Bullet list of suggestions:

  • Sound more like an expert. Your imaginary writer knows what he's talking about. Make him more cocky but keep his writing encyclopedic and professional.
  • Facts and details and history bits you included are good. More are better.
  • A few longer paragraphs mixed in with the short paragraphs would help the visual flow. (And also, the flow.)
  • Image 1 and 3 overlap in usefulness. Replacing one of them might help both of them feel less airy.
Reviewer: --monika 03:55, June 13, 2010 (UTC)

edit Usage/Grammar/Misc notes

Some of this is pretty copyedity. Hope you don't mind.
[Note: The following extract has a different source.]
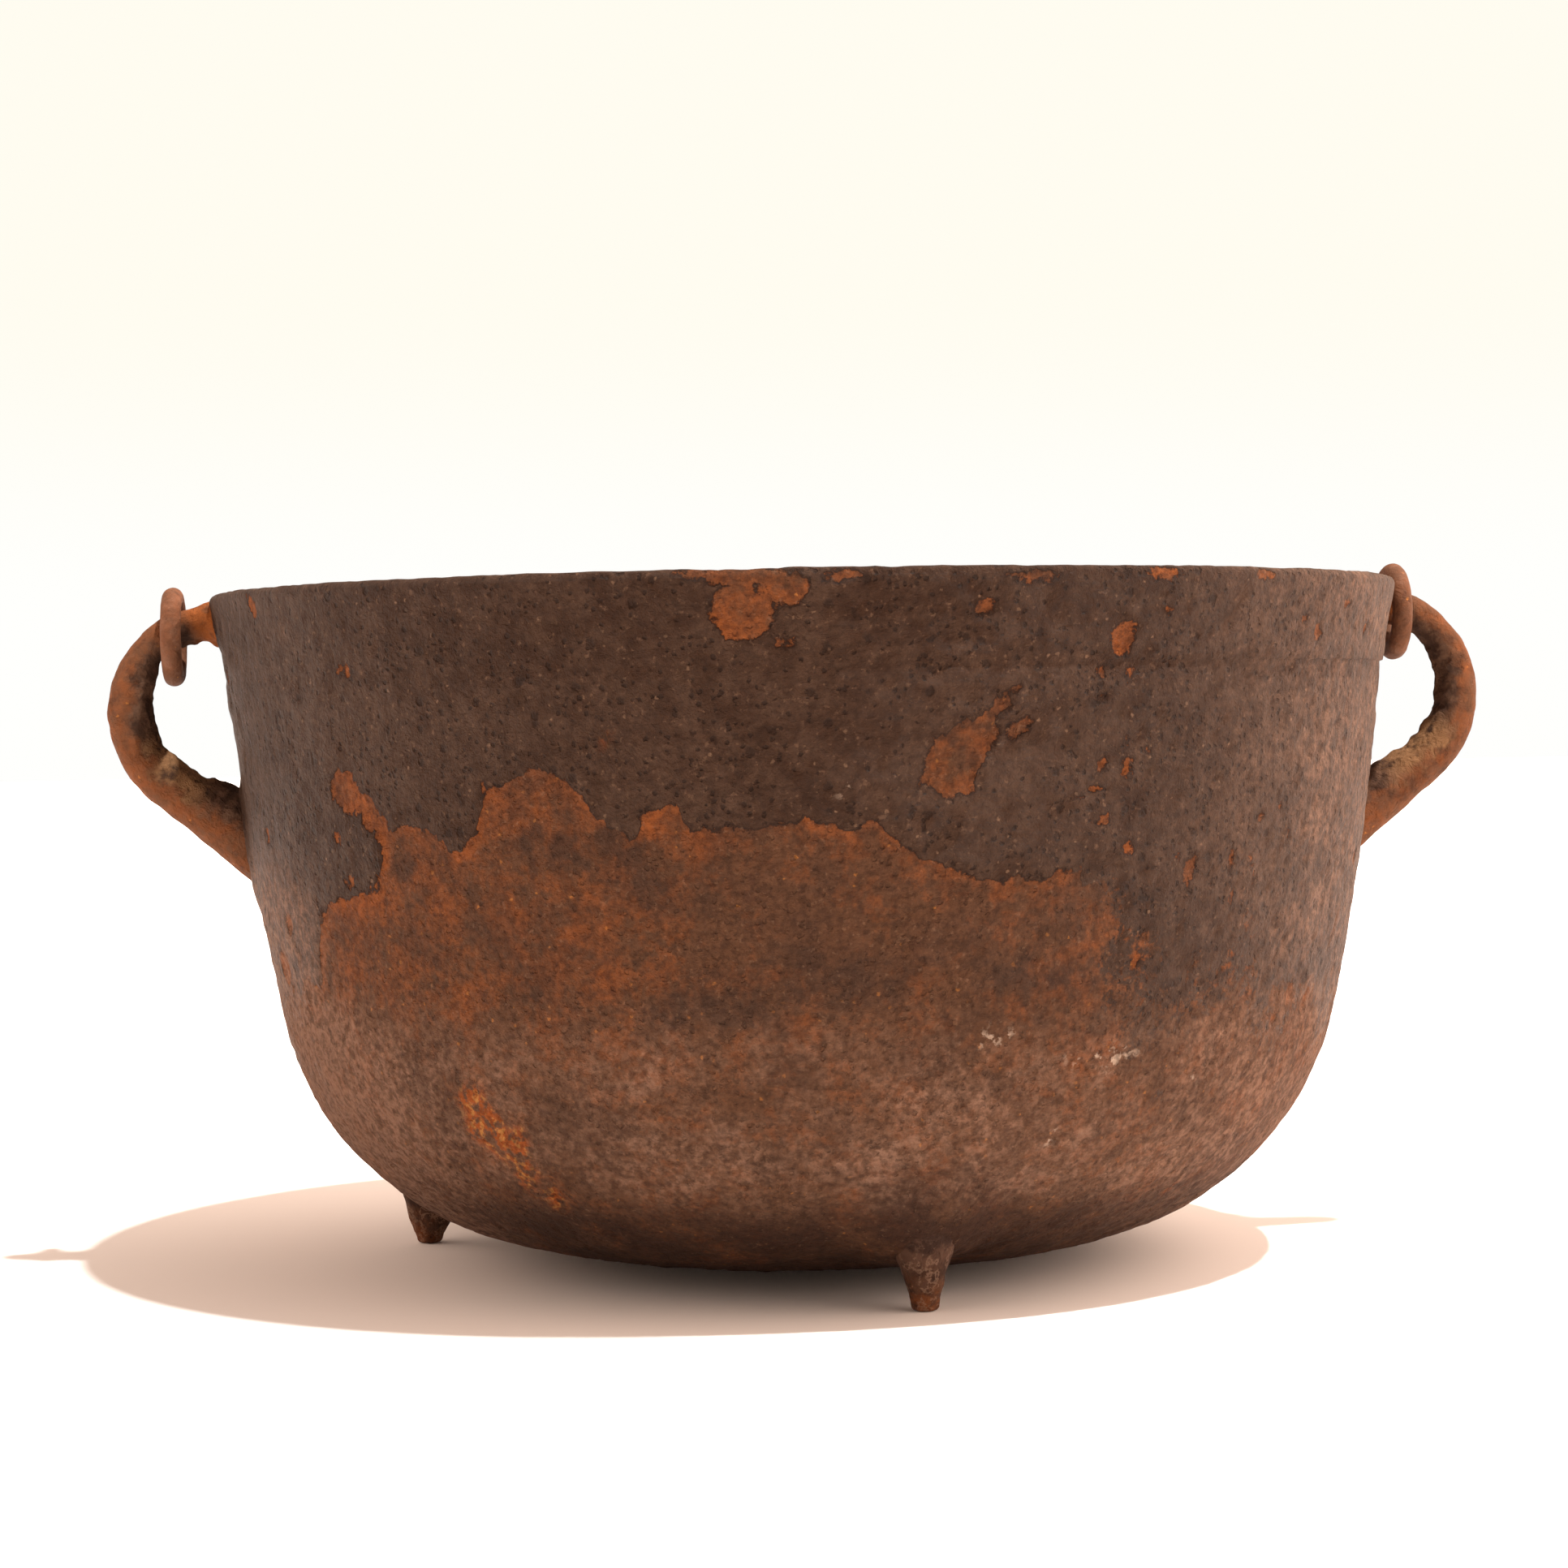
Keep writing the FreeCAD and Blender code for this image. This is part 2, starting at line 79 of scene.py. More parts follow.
def finished(bm, name, material, slot, body, *nodes):
    """Turns a bmesh drawn in millimetres into a smooth named piece that stands for CAD nodes."""
    bmesh.ops.scale(bm, vec=(MM, MM, MM), verts=bm.verts)
    for face in bm.faces:
        face.smooth = True
    mesh = bpy.data.meshes.new(name)
    bm.to_mesh(mesh)
    bm.free()
    mesh.materials.append(material)
    piece = bpy.data.objects.new(name, mesh)
    bpy.context.scene.collection.objects.link(piece)
    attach(piece, body)
    if nodes:
        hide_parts(*nodes)
    return piece


def clouds(place, size, layers=3):
    """Smooth lumps about size mm across, roughly -1 to 1."""
    return noise.fractal(place / size, 1.0, 2.0, layers)


def eased(value, low, high):
    """0 below low, 1 above high, with a smooth rise between; low may be the greater."""
    share = min(1.0, max(0.0, (value - low) / (high - low)))
    return share * share * (3.0 - 2.0 * share)


class Pen:
    """Draws a section's outline in the XZ plane as a line of edges."""

    def __init__(self, bm, x, z):
        self.bm = bm
        self.tip = bm.verts.new((x, 0.0, z))

    def run(self, x, z, steps):
        """A straight run to a point."""
        step = (Vector((x, 0.0, z)) - self.tip.co) / steps
        for _ in range(steps):
            made = bmesh.ops.extrude_vert_indiv(self.bm, verts=[self.tip])
            self.tip = made["verts"][0]
            bmesh.ops.translate(self.bm, vec=step, verts=[self.tip])

    def bend(self, x, z, degrees, steps):
        """An arc about a centre, upwards from +X where the angle is positive."""
        made = bmesh.ops.spin(self.bm, geom=[self.tip], cent=(x, 0.0, z), axis=(0.0, -1.0, 0.0),
                              angle=math.radians(degrees), steps=steps, use_duplicate=False)
        self.tip = next(v for v in made["geom_last"] if isinstance(v, bmesh.types.BMVert))


def bowl_section(bm):
    """The wall's outline: bottom centre, belly, wall, band, lip, and back down inside."""
    pen = Pen(bm, 0.0, BOTTOM)
    pen.run(FLAT_RADIUS, BOTTOM, 10)
    pen.bend(*BEND_CENTRE, BEND_ANGLE, 7)
    pen.bend(*BELLY_CENTRE, BELLY_ANGLE, 44)
    pen.bend(*WALL_CENTRE, WALL_ANGLE, 46)
    pen.run(195.4, BAND_FOOT, 1)
    pen.run(199.95, 222.5, 10)
    pen.bend(LIP_OUTER, LIP_LEVEL, 100.2, 5)
    pen.run(LIP_INNER, RIM_HEIGHT, 1)
    pen.bend(LIP_INNER, LIP_LEVEL, 79.8, 4)
    pen.run(188.8, 198.0, 7)
    pen.bend(*WALL_CENTRE, -WALL_ANGLE, 10)
    pen.bend(*BELLY_CENTRE, -BELLY_ANGLE, 12)
    pen.bend(*BEND_CENTRE, -BEND_ANGLE, 3)
    pen.run(0.0, INSIDE_BOTTOM, 5)


def drawn_tube(bm, frames, segments):
    """A capped tube drawn through unit-circle frames. Marks each vertex with its side of the
    section, 1 on the circle's +X side and -1 on the other, and its share of the run.
    """
    side = bm.verts.layers.float.new("side")
    run = bm.verts.layers.float.new("run")
    ring = bmesh.ops.create_circle(bm, cap_ends=True, radius=1.0, segments=segments)["verts"]
    for vert in ring:
        vert[side] = vert.co.x
    bmesh.ops.transform(bm, matrix=frames[0], verts=ring)
    edges = list(bm.edges)
    for number, (before, after) in enumerate(zip(frames, frames[1:]), start=1):
        made = bmesh.ops.extrude_edge_only(bm, edges=edges)["geom"]
        ring = [v for v in made if isinstance(v, bmesh.types.BMVert)]
        fresh = set(ring)
        edges = [e for e in made
                 if isinstance(e, bmesh.types.BMEdge) and fresh.issuperset(e.verts)]
        bmesh.ops.transform(bm, matrix=after @ before.inverted(), verts=ring)
        for vert in ring:
            vert[run] = number / (len(frames) - 1)
    bmesh.ops.edgeloop_fill(bm, edges=edges)
    bmesh.ops.recalc_face_normals(bm, faces=bm.faces)
    bm.normal_update()
    return side, run


def along(stops, at):
    """A straight-line value between stops of (position, value), held past both ends."""
    for (start, low), (end, high) in zip(stops, stops[1:]):
        if at <= end:
            return low + (high - low) * max(0.0, (at - start) / (end - start))
    return stops[-1][1]


# ---------------------------------------------------------------- the bowl's worn skin

# Angles run from the front and are positive to the right as one faces it; the rest is in mm.
# Upper edge of the big rusted field that has lost its black scale: angle, height.
FIELD_TOP = [
    (-180, 104), (-166, 128), (-150, 133), (-133, 96), (-118, 84), (-96, 92), (-80, 84),
    (-70, 86), (-64, 98), (-62, 118), (-59, 126), (-55, 129), (-50.4, 132), (-48.6, 146),
    (-47.4, 153), (-45, 151), (-41, 148), (-39, 144), (-36.6, 149), (-36, 163), (-33, 166),
    (-31, 169), (-28, 168), (-26, 163), (-24, 153), (-21.2, 144), (-20.4, 154), (-18.2, 159),
    (-16.4, 157), (-15.8, 149), (-12, 151.5), (-8, 152), (-4, 151), (0, 151), (3, 144),
    (7, 136.5), (12, 134), (16.2, 134), (17.4, 138), (20.2, 137.5), (20.8, 128), (23, 112),
    (30, 101), (38, 94), (50, 88), (62, 84), (74, 80), (88, 92), (102, 118), (116, 122),
    (128, 96), (145, 82), (162, 90), (180, 104),
]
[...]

  • "Contrary to popular belief," - on Wikipedia, this would have a [who believes this?] note on it. This is also contrary to what the name suggests, which is both more encyclopedic and more "this is what this article is about". You might think it's too much of the latter; I don't.
  • "year, though in" -> "year, and in" maybe? The clause at the end is more supplementary than contradictory to the first.
  • Sentence starting with "Indeed,"... There's something wrong here. The "when the fact that" part is left hanging. I'd just replace it with "considering", which is more concise than completing it.
  • "compatible" with? Maybe congruous or fitting would flow better.
  • ‘olive.’ would work better as ‘olive'. since the . isn't part of what is being referred to. (Not everyone agrees with me. I'll look up reputable sources that do if you want me to.) Ditto “Yam Suph.”, “Red Sea,” and “Sea of Reeds,”.
  • then-General - titles are capitalized.
  • "transiting" is not incorrect but has the potential to trip readers where "passing" wouldn't. (I'd be split if I were the one who had to decide between them.)
  • Climate, Geography, and Oceanography - I like Oxford commas. We're not a print newspaper with limited column space. The Wikipedia manual of style doesn't care when there isn't ambiguity, but doesn't like ampersands that aren't parts of officially recognized names.
  • "the result of" sounds almost like the trench is actively causing rather than passively causing. I'd consider rephrasing it.